I understand this notation:

f'(x) = derivative of f(x)
I was having trouble with this notation:
dx
--
dy

  It honestly seemed that a significant percentage of the class was also having a rough time with the chain rule. Fortunately, I now get it. Even though I still prefer looking at:

  y = sin(((2+x^2)/4x)^4)
  y = sin ( u )
  u = ( v ^ 4 )
  v = t / s
  t = 2 + x^2 
  s = 4x
  s' = 4
  t' = 2x
  v' = ( s t' - t s' ) / s^2
     = ( (( 4x ) ( 2x )) - (( 2 + x^2 ) (4)) ) / ( 4x )^2
     = ( ( 4 x^2 - 8 ) / ( 16 x^2 ) ) ( t' ) ( s' )
     = ( ( 4 x^2 - 8 ) ( 2x ) ( 4 ) ) / (16 x^2)
     = ( 32 x^3 - 64x )/ (16x) (x)
     = ( 2 x^2 - 4 ) / x
  u' = ( ( 4v  )^3 ) ( v' )
     = ( ( 4 ( ( 2 + x^2 ) / 4x ) ^ 3 ) ) ( ( 2 x^2 - 4 ) / x )
     = ( x^8 + 4 x^6 - 16 x^2 - 16 ) / 32 x^4
  y' = cos(u) ( v' )
  y' = cos((2+x^2)/4x)^4)((x^8+4x^6-16x^2-16)/32x^4)

Hmm. $5 to anyone who finds a bug in my math. :-)

Is there some software that'll do this? (and I mean really do it, not brute force it with numbers)?

  Anyway, back [5 hours later!] to what I was saying, I really prefer f'(g(x))g'(x) type notation to df/dg dg/dx = df/x notation. But I now understand it. Now, what I have to figure out, are .. umm... implicit differentiation? Something like that. Something that lets you determine the instantaneous tangent slope for any pair of polar coordinates on a given circle.

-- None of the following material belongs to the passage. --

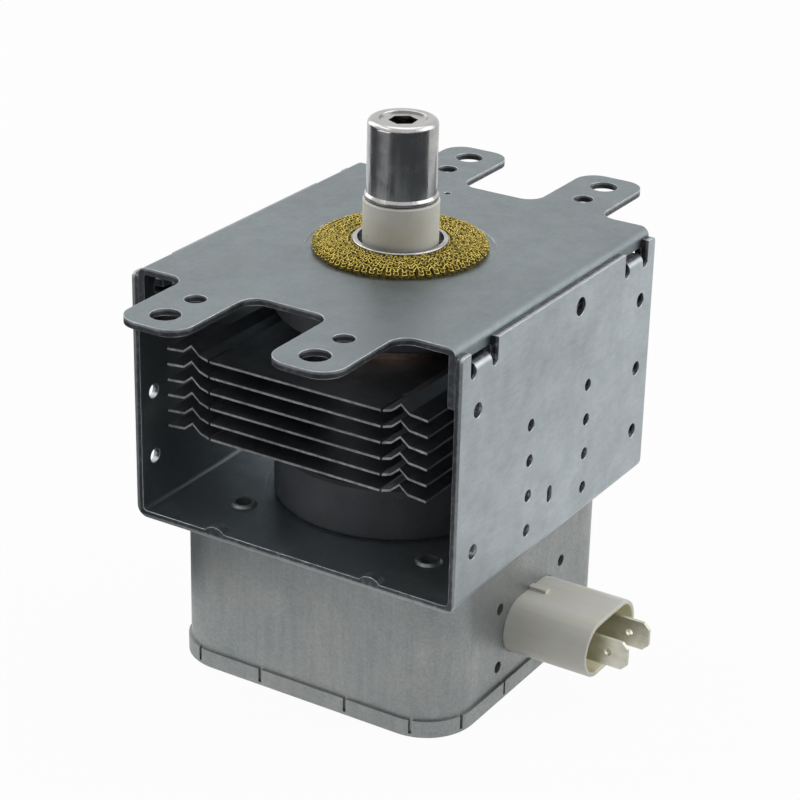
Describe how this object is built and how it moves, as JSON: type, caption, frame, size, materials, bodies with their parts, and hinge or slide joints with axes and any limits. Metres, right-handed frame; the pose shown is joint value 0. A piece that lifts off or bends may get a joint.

petit_baiser explained it to me last night and it all made sense at the time. Dammit.

...and LJ's mad at me for starting to blog before midnight and finishing after

Error updating journal:

  • Incorrect time value: Your most recent journal entry is dated 2003-11-03 22:35, but you're trying to post one at 2003-11-03 16:21 without the backdate option turned on. Please check your computer's clock. Or, if you really mean to post in the past, use the backdate option.
Oh, and the HTML I used in this post is so abysmal I fully expect mrothermel to point and laugh hysterically.